The Complete Guide to Real Estate Finance for Investment Properties: How to Analyze Any Single Family, Multifamily, or Commercial Property focuses on the concepts of financial analysis as they pertain to real estate and is intended to help fill the void that currently exists regarding this subject. This represents a marked contrast from the works previously referred to in three primary ways. First of all, the other works are much more expensive. Second, they have been written to appeal to a different audience in that they are written in a textbook format with both the student and the professional in mind. Finally, the other works deal with advanced theoretical principles of finance, which are of little value to the investor who most likely has no background in finance.
The Complete Guide to Real Estate Finance for Investment Properties, on the other hand, is designed to appeal to those individuals who are actively investing in income-producing properties, as well as to those who desire to invest in them. Furthermore, those same individuals who are now investors will at some point have a need to divest themselves of their holdings. Whether an investor is buying or selling, the basis for all decisions must be founded on the fundamental principles of finance as they apply to real estate valuations. The failure to understand these key principles will almost certainly result in the failure of the individual investor. At a minimum, it will place him or her at a competitive disadvantage among those who do understand them. Recall the myriad of investors who bought stocks for no other reason than that they received a so-called hot tip from a friend or coworker—and who later collectively lost billions of dollars. A similar outcome is almost certain for those individuals investing in real estate who fail to exercise sound valuation principles and act on nothing more than the advice of someone who has no business giving advice, such as a broker with a supposedly hot tip.
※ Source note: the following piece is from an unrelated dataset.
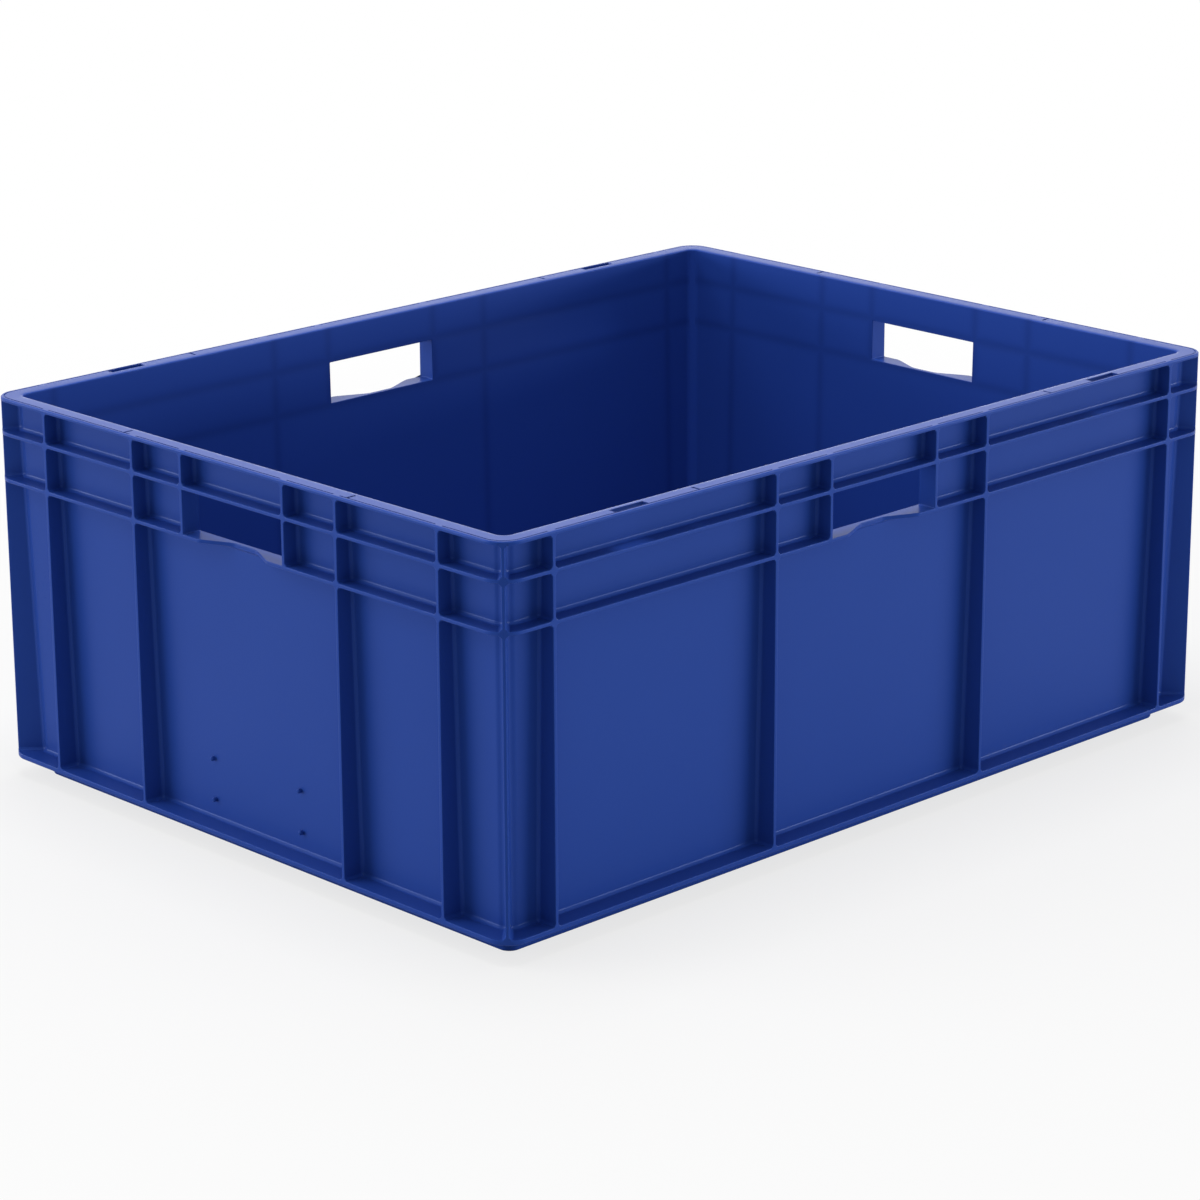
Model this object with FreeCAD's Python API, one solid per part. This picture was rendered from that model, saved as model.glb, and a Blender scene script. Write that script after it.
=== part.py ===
import FreeCAD, Part
import math
import os

# A stacking container for a Euro pallet: an open box moulded in one piece, with a frame of ribs and
# bands round thin drafted walls, a flat rim, a flange at the base and a foot that sits in the rim of
# the container below. Millimetres. X runs along the long walls, Y along the short walls and Z up.
# The origin is the middle of the footprint, on the surface that the foot stands on.

# The whole container
LENGTH = 800.0
WIDTH = 600.0
HEIGHT = 320.0
CORNER_RADIUS = 20.0

# Thin walls: their outer face lies inside the envelope, further in towards the floor
WALL = 2.8
WALL_SETBACK = 13.2
DRAFT_DEGREES = 1.0
WALL_CORNER_RADIUS = 11.0
FLOOR = 3.0
FLOOR_FILLET = 5.0

# Frame of ribs and bands that stands out to the envelope
RIB = 3.0
BAND = 3.0
ROOT_CHAMFER = 2.0
UPPER_BAND_DROP = 28.0
LOWER_BAND_DROP = 66.5
GRIP_SIDE_POCKET = 57.0
LONG_END_RIB_FROM_CORNER = 50.0
SHORT_END_RIB_FROM_CORNER = 69.0

# Rim
RIM = 3.0
RIM_OUTER_CHAMFER = 0.8
LEAD_IN = 3.0
LEAD_IN_DROP = 0.5
MOUTH_ROUND = 1.2
GROOVE_WIDTH = 1.2
GROOVE_DEPTH = 0.7
GROOVE_EDGE = 2.2
GROOVE_BRIDGE = 7.0
SLOT_LENGTH = 34.0
SLOT_WIDTH = 7.0
SLOT_EDGE = 3.6
SLIT_LENGTH = 8.0
SLIT_WIDTH = 2.2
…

The Complete Guide to Real Estate Finance for Investment Properties is further intended to take the theories of real estate finance discussed in other books and demonstrate how they can be used in real-world situations. In other words, it is the practical application of these theories that really matters to investors. An in-depth examination of several case studies will provide the learning platform necessary for investors to make the transition from the theory of real estate finance to its practical application. Investor comprehension will be further augmented through the use of several proprietary financial models developed by me for the sole purpose of making sound investment decisions.
Now that I have established what this book is about, I’ll take a brief moment to establish what it is not about. The term finance as used throughout this book is generally intended to refer to principles of financial analysis and not to debt instruments such as loans or mortgages that are used for financing real estate. This is not a book about creative methods of borrowing money or structuring nothing-down deals. Hundreds of those types of books are already available, including a few of my own. My purpose in specifically defining what this book is not about stems from the misleading titles of some currently very popular real estate books that contain the word finance in their titles. Perhaps the phrase “real estate finance” means creative borrowing techniques to the authors who wrote them, but to professionals schooled in the principles of finance, the phrase encompasses a completely different body of knowledge. This is not to say, however, that financing mechanisms are not discussed in this book, for they certainly are. Debt and equity instruments are discussed out of necessity, as their respective costs must be properly understood for the purpose of measuring returns and values, as well as evaluating the implications of using different types of financial instruments for different types of transactions.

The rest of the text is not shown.